For ChromeOS’s 10th birthday celebration, Google hinted at wanting to integrate more sensor technologies for a more personalized experience in future hardware, but at that time, we had little to no idea what they could possibly have meant. Aside from adding gyroscopes, proximity sensors, GPS, accelerometers, and so on, which really made little sense in a traditional laptop, the table was left wide open, which was exciting, but frustrating. Chromebooks are anything but traditional, so I didn’t rule out the possibility that these additions could find a home and special use cases on these cloud-first laptops.
Now, 9to5Google has uncovered a new Chromium Repository that points to the inclusion of what’s called “Snooping protection” via a new developer flag. This will likely operate on what’s called “Human Presence Sensor”, a project that began at the company about a year ago that is meant to use built-in sensors to provide more interactive functionality with the user it detects.
Enable snooping detection
Enables snooping protection to notify you whenever there is a ‘snooper’ looking over your shoulder.
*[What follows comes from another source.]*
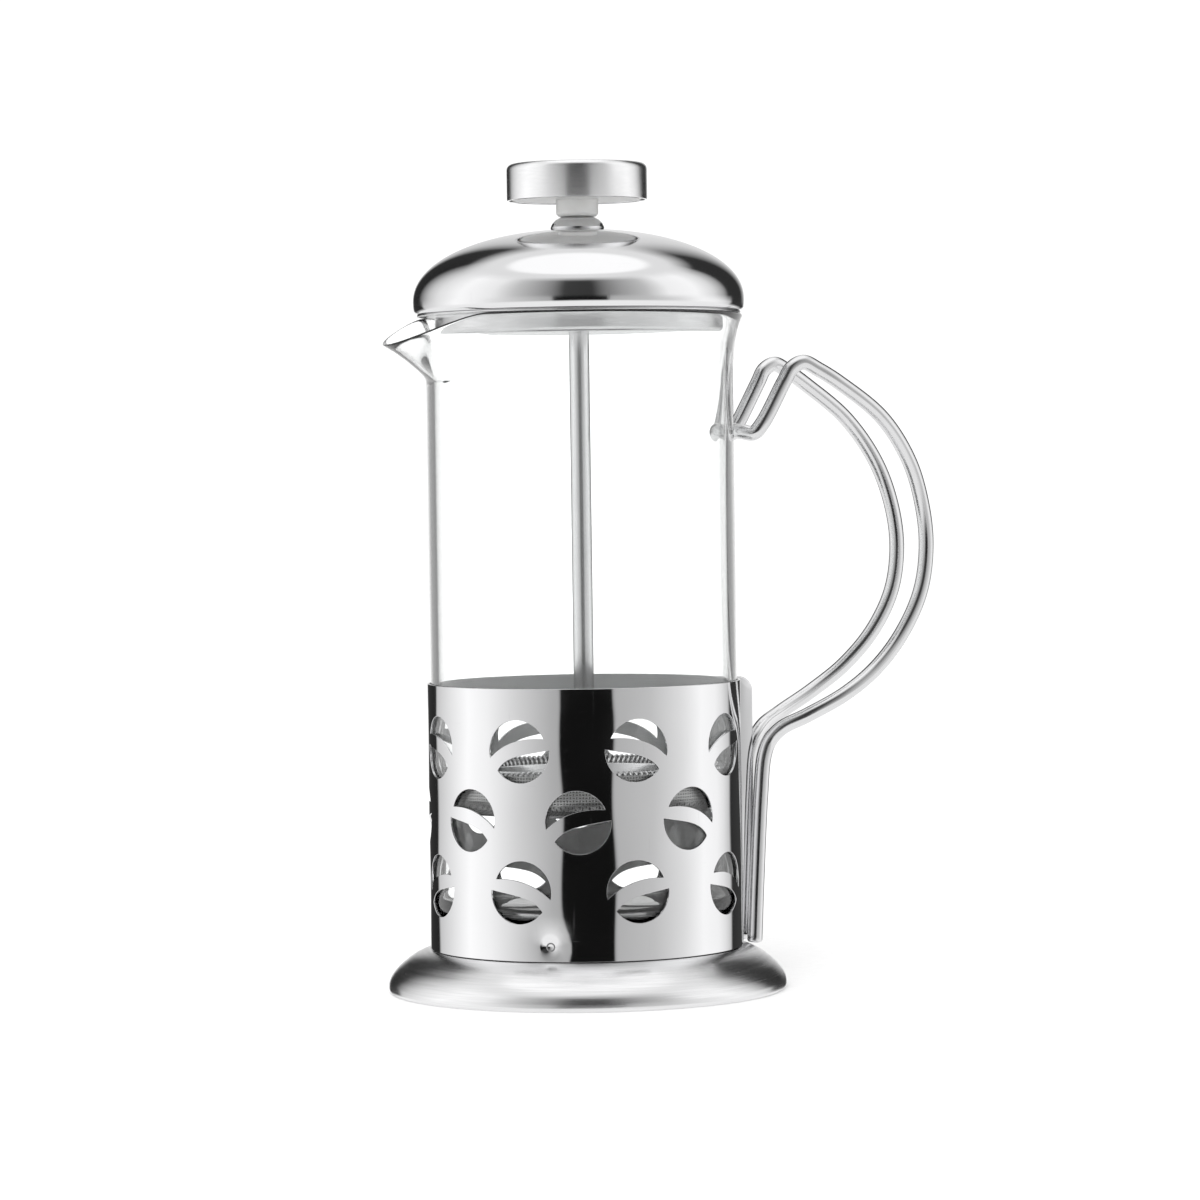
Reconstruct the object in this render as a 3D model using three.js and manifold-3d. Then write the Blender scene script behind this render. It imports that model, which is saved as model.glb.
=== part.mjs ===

Can be enabled and disabled from the Smart privacy section of your device settings.#snooping-protection
There are many possibilities as to what this means. First, it could mean that if your camera senses that more than one set of eyes is looking at your Chromebook screen, an ‘eye’ icon will appear to alert you. According to one repository, this HPS Notify could add a static icon to your system tray under certain conditions.
Alternatively, all of this could be tied to us finally getting a face unlock feature for Chrome OS. Sitting in front of your device and looking at the screen could allow you to bypass your lockscreen without the need for a password, code, or biometric fingerprint protection measure. Windows Hello has existed on Microsoft’s operating system for a while now, and even Linux has the ability to set this sort of thing up, although admittedly, it takes more work.
However, Google has never implemented such a feature since its laptops launched to the public. This does make a certain level of sense though, as Chromebooks have always been privacy-first in all of their messaging. Just like with adding a camera to the Nest Hub, these sorts of conveniences come much later as the company builds trust and rapport with their users and clearly communicates the changes. With all of that said, we’ve stumbled upon hints towards the development of a Face Unlock feature for Chrome OS twice already, though it’s been a few years since this came to light.
Apparently, HPS Notify could first appear on 12th generation Intel “Brya” processors, but since the flag for this was abandoned, we just aren’t sure when Google will introduce it to Chrome OS. Regardless of whether it will be used for face unlock or anti-snooping software detection (or likely both and more), this is super cool to finally see movement on optical biometrics for Chromebooks. You can see a demo of the Human Presence Sensing on Youtube. My guess is that Enterprise devices may include this sort of thing out of the box as early as next year, but we’ll have to wait and see!
Lastly, the developers are working on a way to suppress your notifications while someone is looking at your screen or over your shoulder. The following commit is interesting and builds on the premise of a “Snooping Protection” feature and its capabilities.
[Snooping protection] Suppress notifications while a snooper is present.
Added functionality to suppress notifications when someone is looking over the user’s shoulder, for privacy purposes. Also genericized method names / comments in the controller to more accurately represent its role, since it is now used by both an icon and notification blocker.Chromium Gerrit
You can already hide your notifications and prevent them from populating on screen while you’re screensharing in a Meet or Zoom call, but this is super interesting, as it may imply some sort of camera detection work may be at hand to sense the presence of “snoopers”. Let me know what you think about all of this in the comments below, and if you’d use a Chromebook that makes more intelligent use of your camera. I’m sure these sorts of devices would likely come with a privacy switch similar to that of the Lenovo Smart Display or Nest Hub Max, but only time will tell, as always.